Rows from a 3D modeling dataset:
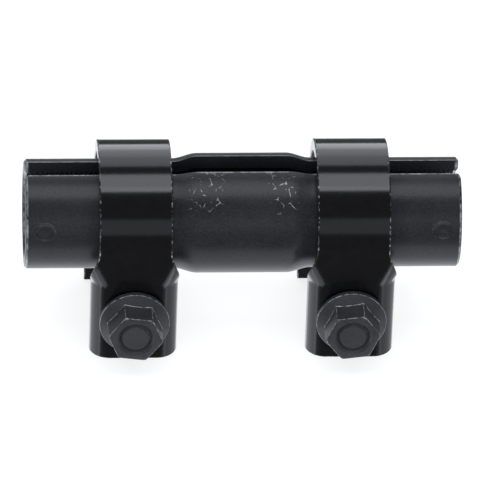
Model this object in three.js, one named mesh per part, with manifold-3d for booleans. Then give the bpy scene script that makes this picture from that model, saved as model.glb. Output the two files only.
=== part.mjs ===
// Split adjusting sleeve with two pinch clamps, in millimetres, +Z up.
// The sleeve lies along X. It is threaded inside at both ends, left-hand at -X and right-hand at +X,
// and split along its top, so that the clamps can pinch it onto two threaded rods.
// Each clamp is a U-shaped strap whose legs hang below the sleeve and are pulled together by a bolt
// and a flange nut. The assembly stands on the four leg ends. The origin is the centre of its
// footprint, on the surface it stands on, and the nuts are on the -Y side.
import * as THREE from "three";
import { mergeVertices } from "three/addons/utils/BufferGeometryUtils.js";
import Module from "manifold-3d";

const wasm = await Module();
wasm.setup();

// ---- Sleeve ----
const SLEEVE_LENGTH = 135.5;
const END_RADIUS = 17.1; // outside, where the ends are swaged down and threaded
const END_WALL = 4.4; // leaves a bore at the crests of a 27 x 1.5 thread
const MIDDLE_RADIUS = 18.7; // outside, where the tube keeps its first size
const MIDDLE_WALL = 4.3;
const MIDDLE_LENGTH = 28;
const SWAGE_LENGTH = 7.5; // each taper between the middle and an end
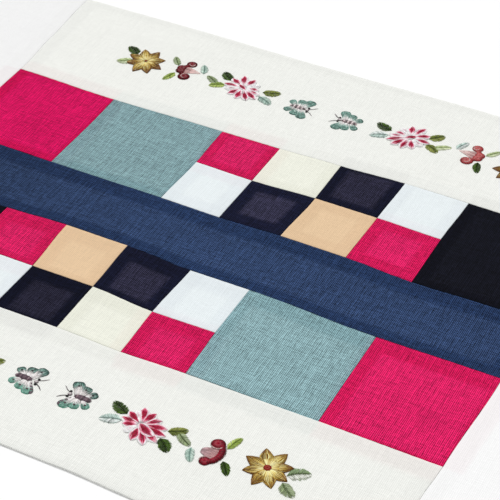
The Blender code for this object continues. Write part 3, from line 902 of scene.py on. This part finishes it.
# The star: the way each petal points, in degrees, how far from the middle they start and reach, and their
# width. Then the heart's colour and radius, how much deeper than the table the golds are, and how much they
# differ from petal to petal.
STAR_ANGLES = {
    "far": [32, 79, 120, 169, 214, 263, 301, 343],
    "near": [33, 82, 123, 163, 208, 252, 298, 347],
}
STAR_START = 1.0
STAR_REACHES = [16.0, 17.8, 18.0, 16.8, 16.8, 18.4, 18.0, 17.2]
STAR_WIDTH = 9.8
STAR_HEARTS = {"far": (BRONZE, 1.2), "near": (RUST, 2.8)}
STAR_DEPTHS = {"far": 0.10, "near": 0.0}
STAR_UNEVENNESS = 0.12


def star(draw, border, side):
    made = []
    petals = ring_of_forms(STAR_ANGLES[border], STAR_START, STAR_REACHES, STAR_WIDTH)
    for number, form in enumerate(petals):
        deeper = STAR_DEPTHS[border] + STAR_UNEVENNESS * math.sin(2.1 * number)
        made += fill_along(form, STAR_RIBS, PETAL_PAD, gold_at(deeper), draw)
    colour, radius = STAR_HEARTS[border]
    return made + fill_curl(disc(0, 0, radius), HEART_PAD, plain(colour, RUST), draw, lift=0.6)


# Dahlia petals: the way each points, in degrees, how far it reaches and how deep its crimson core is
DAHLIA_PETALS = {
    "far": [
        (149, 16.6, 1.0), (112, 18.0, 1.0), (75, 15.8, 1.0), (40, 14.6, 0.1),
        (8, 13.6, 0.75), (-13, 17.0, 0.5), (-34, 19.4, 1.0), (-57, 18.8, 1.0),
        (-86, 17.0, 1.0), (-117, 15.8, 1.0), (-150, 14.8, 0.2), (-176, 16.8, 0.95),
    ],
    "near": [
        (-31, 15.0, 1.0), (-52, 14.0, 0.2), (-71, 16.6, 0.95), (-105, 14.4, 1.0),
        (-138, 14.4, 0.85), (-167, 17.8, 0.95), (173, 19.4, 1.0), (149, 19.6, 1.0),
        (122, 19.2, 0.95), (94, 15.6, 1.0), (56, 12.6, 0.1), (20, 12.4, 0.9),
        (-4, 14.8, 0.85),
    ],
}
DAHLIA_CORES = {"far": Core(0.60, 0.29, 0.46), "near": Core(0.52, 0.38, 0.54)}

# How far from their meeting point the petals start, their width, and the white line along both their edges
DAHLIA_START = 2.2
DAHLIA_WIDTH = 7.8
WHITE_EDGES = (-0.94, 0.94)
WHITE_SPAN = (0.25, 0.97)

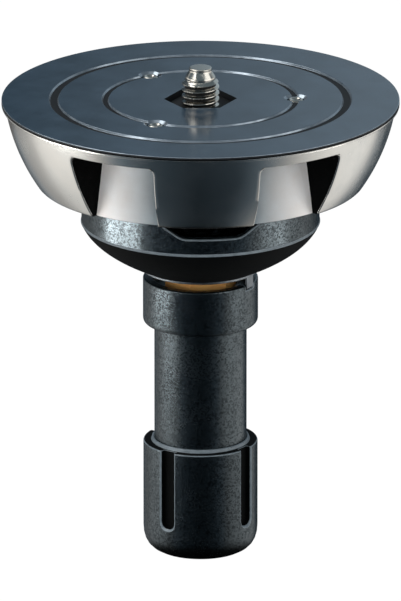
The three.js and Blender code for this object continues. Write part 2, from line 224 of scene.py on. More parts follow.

Stated exercise: Reproduce the listing above verbatim, from first line to last.

Task answer:
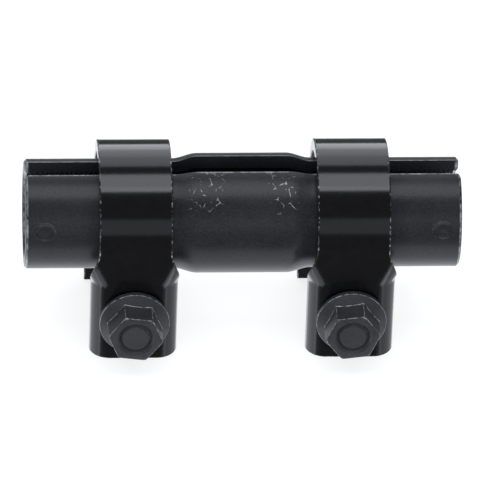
Model this object in three.js, one named mesh per part, with manifold-3d for booleans. Then give the bpy scene script that makes this picture from that model, saved as model.glb. Output the two files only.
=== part.mjs ===
// Split adjusting sleeve with two pinch clamps, in millimetres, +Z up.
// The sleeve lies along X. It is threaded inside at both ends, left-hand at -X and right-hand at +X,
// and split along its top, so that the clamps can pinch it onto two threaded rods.
// Each clamp is a U-shaped strap whose legs hang below the sleeve and are pulled together by a bolt
// and a flange nut. The assembly stands on the four leg ends. The origin is the centre of its
// footprint, on the surface it stands on, and the nuts are on the -Y side.
import * as THREE from "three";
import { mergeVertices } from "three/addons/utils/BufferGeometryUtils.js";
import Module from "manifold-3d";

const wasm = await Module();
wasm.setup();

// ---- Sleeve ----
const SLEEVE_LENGTH = 135.5;
const END_RADIUS = 17.1; // outside, where the ends are swaged down and threaded
const END_WALL = 4.4; // leaves a bore at the crests of a 27 x 1.5 thread
const MIDDLE_RADIUS = 18.7; // outside, where the tube keeps its first size
const MIDDLE_WALL = 4.3;
const MIDDLE_LENGTH = 28;
const SWAGE_LENGTH = 7.5; // each taper between the middle and an end
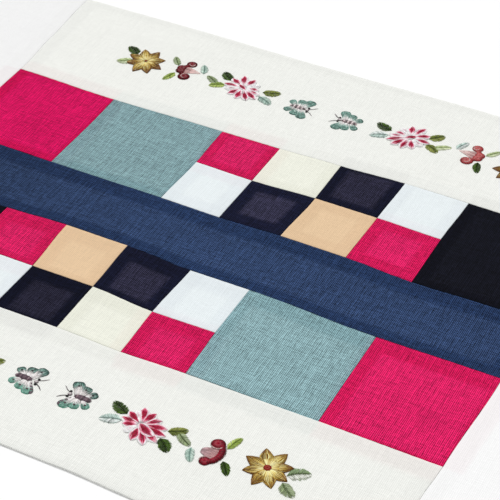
The Blender code for this object continues. Write part 3, from line 902 of scene.py on. This part finishes it.
# The star: the way each petal points, in degrees, how far from the middle they start and reach, and their
# width. Then the heart's colour and radius, how much deeper than the table the golds are, and how much they
# differ from petal to petal.
STAR_ANGLES = {
    "far": [32, 79, 120, 169, 214, 263, 301, 343],
    "near": [33, 82, 123, 163, 208, 252, 298, 347],
}
STAR_START = 1.0
STAR_REACHES = [16.0, 17.8, 18.0, 16.8, 16.8, 18.4, 18.0, 17.2]
STAR_WIDTH = 9.8
STAR_HEARTS = {"far": (BRONZE, 1.2), "near": (RUST, 2.8)}
STAR_DEPTHS = {"far": 0.10, "near": 0.0}
STAR_UNEVENNESS = 0.12


def star(draw, border, side):
    made = []
    petals = ring_of_forms(STAR_ANGLES[border], STAR_START, STAR_REACHES, STAR_WIDTH)
    for number, form in enumerate(petals):
        deeper = STAR_DEPTHS[border] + STAR_UNEVENNESS * math.sin(2.1 * number)
        made += fill_along(form, STAR_RIBS, PETAL_PAD, gold_at(deeper), draw)
    colour, radius = STAR_HEARTS[border]
    return made + fill_curl(disc(0, 0, radius), HEART_PAD, plain(colour, RUST), draw, lift=0.6)


# Dahlia petals: the way each points, in degrees, how far it reaches and how deep its crimson core is
DAHLIA_PETALS = {
    "far": [
        (149, 16.6, 1.0), (112, 18.0, 1.0), (75, 15.8, 1.0), (40, 14.6, 0.1),
        (8, 13.6, 0.75), (-13, 17.0, 0.5), (-34, 19.4, 1.0), (-57, 18.8, 1.0),
        (-86, 17.0, 1.0), (-117, 15.8, 1.0), (-150, 14.8, 0.2), (-176, 16.8, 0.95),
    ],
    "near": [
        (-31, 15.0, 1.0), (-52, 14.0, 0.2), (-71, 16.6, 0.95), (-105, 14.4, 1.0),
        (-138, 14.4, 0.85), (-167, 17.8, 0.95), (173, 19.4, 1.0), (149, 19.6, 1.0),
        (122, 19.2, 0.95), (94, 15.6, 1.0), (56, 12.6, 0.1), (20, 12.4, 0.9),
        (-4, 14.8, 0.85),
    ],
}
DAHLIA_CORES = {"far": Core(0.60, 0.29, 0.46), "near": Core(0.52, 0.38, 0.54)}

# How far from their meeting point the petals start, their width, and the white line along both their edges
DAHLIA_START = 2.2
DAHLIA_WIDTH = 7.8
WHITE_EDGES = (-0.94, 0.94)
WHITE_SPAN = (0.25, 0.97)

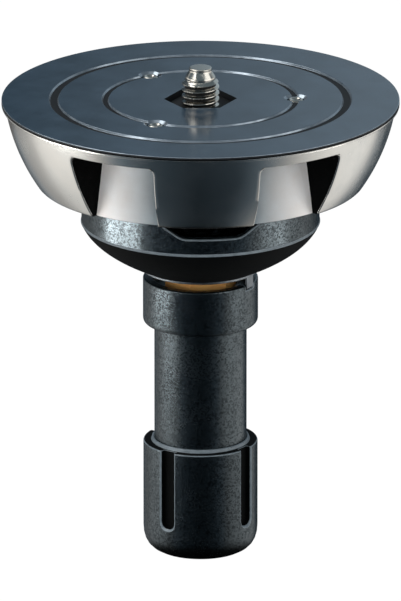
The three.js and Blender code for this object continues. Write part 2, from line 224 of scene.py on. More parts follow.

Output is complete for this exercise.